▶

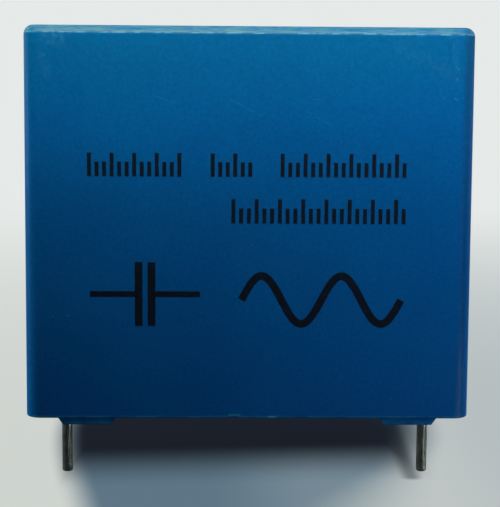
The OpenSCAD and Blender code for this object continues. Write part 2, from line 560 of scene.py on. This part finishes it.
@dataclass(frozen=True)
class TinnedWire(Finish):
    """Dull tinned wire with lengthwise drawing lines and darker stained patches."""

    bright: Colour = (0.42, 0.45, 0.39, 1.0)
    dark: Colour = (0.12, 0.14, 0.12, 1.0)

    def shader(self, graph: ShaderGraph) -> Field:
        """Draws lines along the wire and dulls it in patches."""
        at = graph.millimetres()
        x, y, z = at.parts()
        lines = graph.noise(graph.vector(x * 9.0, y * 9.0, z * 0.35), 1.0, 3.0)
        stain = graph.noise(at, 0.9, 4.0, 0.65)
        dull = (lines * 0.5 + stain * 0.6).ramp(0.36, 0.74)
        return graph.principled(
            Base_Color=dull.between(self.bright, self.dark),
            Metallic=0.8,
            Roughness=graph.mix(dull, 0.34, 0.56),
            Normal=graph.bump(lines * 0.7 + graph.noise(at, 8.0, 3.0) * 0.3, 0.006),
        )


@dataclass(frozen=True)
class CastResin(Finish):
    """Cast epoxy with a soft gloss, shallow ripples and a few pinhole bubbles."""

    colour: Colour = (0.022, 0.034, 0.045, 1.0)
    light: Colour = (0.05, 0.064, 0.075, 1.0)

    def shader(self, graph: ShaderGraph) -> Field:
        """Clouds the resin and sprinkles it with bubbles, darkened inside as painted shade."""
        at = graph.millimetres()
        cloud = graph.noise(at, 0.35, 4.0)
        cells = graph.add(
            "ShaderNodeTexVoronoi", {"feature": "F1"}, {"Vector": at, "Scale": 0.55}
        )["Distance"]
        bubble = cells.ramp(0.09, 0.05)
        height = graph.noise(at, 0.5, 2.0) - bubble * 0.6
        # The bubbles' colour is halved: painted shade in the pits.
        return graph.principled(
            Base_Color=cloud.ramp(0.35, 0.7).between(self.colour, self.light)
            * (1.0 - bubble * 0.5),
            Roughness=graph.mix(cloud, 0.24, 0.4) + bubble * 0.3,
            Normal=graph.bump(height, 0.05),
        )


@dataclass(frozen=True)
class WoundFilm(Finish):
    """Wound metallised film: fine turns round the roll's flattened outline.

    The roll's middle is at middle_z, and its outline is straight so far above and below it.
    """

    middle_z: float
    straight: float
    silver: Colour = (0.62, 0.64, 0.66, 1.0)
    grey: Colour = (0.36, 0.38, 0.41, 1.0)

    def shader(self, graph: ShaderGraph) -> Field:
        """Lines the film up with the turns."""
        at = graph.millimetres()
        _, y, z = at.parts()
        rise = (abs(z - self.middle_z) - self.straight).upper(0.0)
        turn = graph.length(graph.vector(0.0, y, rise))
        turns = graph.noise(graph.vector(turn * 6.0, 0.0, 0.0), 1.0, 2.0)
        return graph.principled(
            Base_Color=turns.ramp(0.3, 0.7).between(self.silver, self.grey),
            Metallic=0.35,
            Roughness=graph.mix(turns, 0.3, 0.48),
            Normal=graph.bump(turns, 0.02),
        )


@dataclass(frozen=True)
class SprayedMetal(Finish):
    """Rough grey sprayed zinc."""

    light: Colour = (0.46, 0.46, 0.44, 1.0)
    dark: Colour = (0.2, 0.2, 0.2, 1.0)

    def shader(self, graph: ShaderGraph) -> Field:
        """Mixes light and dark crumbs of metal."""
        at = graph.millimetres()
        crust = graph.noise(at, 3.0, 6.0, 0.7)
        return graph.principled(
            Base_Color=crust.ramp(0.35, 0.65).between(self.dark, self.light),
            Metallic=0.8,
            Roughness=graph.mix(crust, 0.55, 0.75),
            Normal=graph.bump(crust, 0.09),
        )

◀

§ **Short task**
Return only the lines spanning from the first line of the material through the line with "light: Colour = (0.05, 0.064, 0.075, 1.0)", copied exactly, both ends kept.

§ **Correct output**
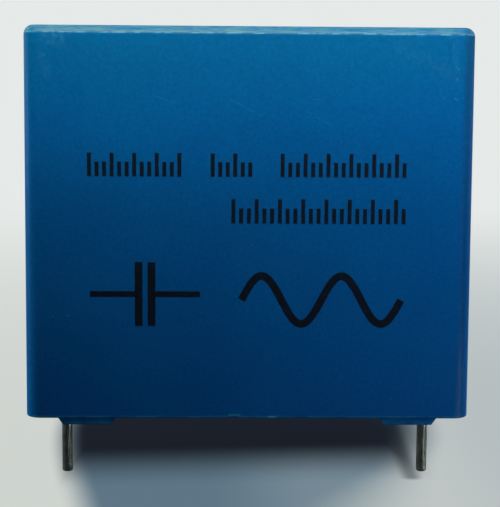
The OpenSCAD and Blender code for this object continues. Write part 2, from line 560 of scene.py on. This part finishes it.
@dataclass(frozen=True)
class TinnedWire(Finish):
    """Dull tinned wire with lengthwise drawing lines and darker stained patches."""

    bright: Colour = (0.42, 0.45, 0.39, 1.0)
    dark: Colour = (0.12, 0.14, 0.12, 1.0)

    def shader(self, graph: ShaderGraph) -> Field:
        """Draws lines along the wire and dulls it in patches."""
        at = graph.millimetres()
        x, y, z = at.parts()
        lines = graph.noise(graph.vector(x * 9.0, y * 9.0, z * 0.35), 1.0, 3.0)
        stain = graph.noise(at, 0.9, 4.0, 0.65)
        dull = (lines * 0.5 + stain * 0.6).ramp(0.36, 0.74)
        return graph.principled(
            Base_Color=dull.between(self.bright, self.dark),
            Metallic=0.8,
            Roughness=graph.mix(dull, 0.34, 0.56),
            Normal=graph.bump(lines * 0.7 + graph.noise(at, 8.0, 3.0) * 0.3, 0.006),
        )


@dataclass(frozen=True)
class CastResin(Finish):
    """Cast epoxy with a soft gloss, shallow ripples and a few pinhole bubbles."""

    colour: Colour = (0.022, 0.034, 0.045, 1.0)
    light: Colour = (0.05, 0.064, 0.075, 1.0)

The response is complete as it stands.